Whether Yuqiang was a key player in the Daoist religion can only be speculated. However in the past, there were temples built in his honor. Often, this is an indication that Yuqiang may have been more than just a “minor” god as many Internet encyclopedias have suggested.

The Many Spellings of Yuqiang

Often, when referring to any Chinese names, the English spelling may differ, considering that the written languages are radically different. Most often, the translation into English will be based on the Roman style graphemes (letters) and their phonemes (sound). As a result, there are several variations of spelling.

Here are three examples:

Yu-qiang

Yoo-chee-yang

Yujing

The Shape-Shifter

Interestingly, Yuqiang can transform himself into three distinct beasts. Many illustrations from the era he was worshipped represented him as a fish riding on the back of two dragons. Other accounts describe him turning into a whale. Another metamorphous was grotesque; he took on the shape of a bird with a human face and appendages.

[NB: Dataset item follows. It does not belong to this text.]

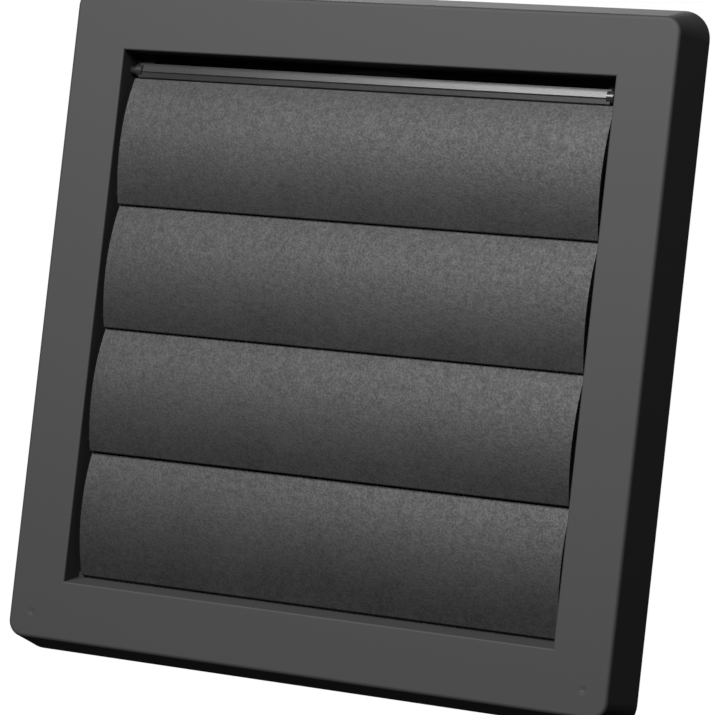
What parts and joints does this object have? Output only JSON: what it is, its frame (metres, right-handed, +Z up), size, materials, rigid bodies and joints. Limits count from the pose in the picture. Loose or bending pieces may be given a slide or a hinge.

These transformations were often triggered by the role he was playing in a particular story. When he took on the task of being the “God of the Sea Breeze” he became the winged deity as was described.

In other cases, an emotion would bring about the changes. When he got mad he turned into the giant bird. In one account, he transformed into the bird for the purpose of keeping the islands of the immortals afloat. He did this by taking a tethered line and pulling it above the waves while in flight.

Still, Yuqiang, it seemed, played a vital role in Chinese mythology. As many myths goes, they are often used to describe the way the physical world looks or operates. Yuqiang’s purpose would most likely be a way to describe the destructive and beneficial power of the ocean. However, the most popular story that centers on him had a different ending.

How Minor is Yuqiang

Yuqiang is not an easy god to find on the Internet. There's practically no illustrations of him or the temples he inspired. Also, many of the websites that list him have only a few sentences describing him.

Incidentally, I typed in "fish on a dragon" to see if there was an image that would actually be Yuqiang. Surprisingly I did find a fish riding a dragon, but it was from a copyright site.

How Yuqiang was Defeated and Effect It Had on the Ocean

The story continues as follows:

Yuqiang believed he found a permanent solution to keep the floating islands from colliding with China. The immortals on the island and mainland were happy. Most importantly, the Jade Emperor could relax.

But, the peace wouldn’t last long. Giants, hungry and reckless, were scouring the Earth looking for something to quell their appetite.

The giants spotted the tortoise and ate several of them. As a result, three islands floated away and sank, leaving no trace of it or its occupants. The other two managed to survive.

Yuqiang’s prestige took a dive. The surviving immortals lost trust in the sea god, for this disaster happened on his watch.

******

Some scholars speculated this tale was meant to explain the creation of Taiwan and the other islands off the Chinese coast. Other interpretations suggested that it was a way to describe the unpredictable and destructive forces of nature such as earthquakes and tsunamis and storms.


Source

Yuqiang’s New Realm

Yuqiang might have been a minor god, but he’s managed to survive throughout the years. One such indication can be found in his name. To date – or if anyone glances at a telephone book in China – “Yuqiang” is one of the most popular name in the heavily populated nation.

Also, Yuqiang’s resurgence continues in new media and games. As mentioned, countless video games, and graphic novels contain stories of his exploits (Not bad for a god who essentially lost his battle with the giants).

Yuqiang may have been a minor god, but he did a lot despite the title bestowed upon him. In many respects, he’s still something of a mystery, considering that much of the written accounts and stories are not readily available (either contained in missing documents or never fully written down in the first place).

Still, Yuqiang is significant enough to be reborn in a new role in a world that’s still affected by the oceans he once “controlled.”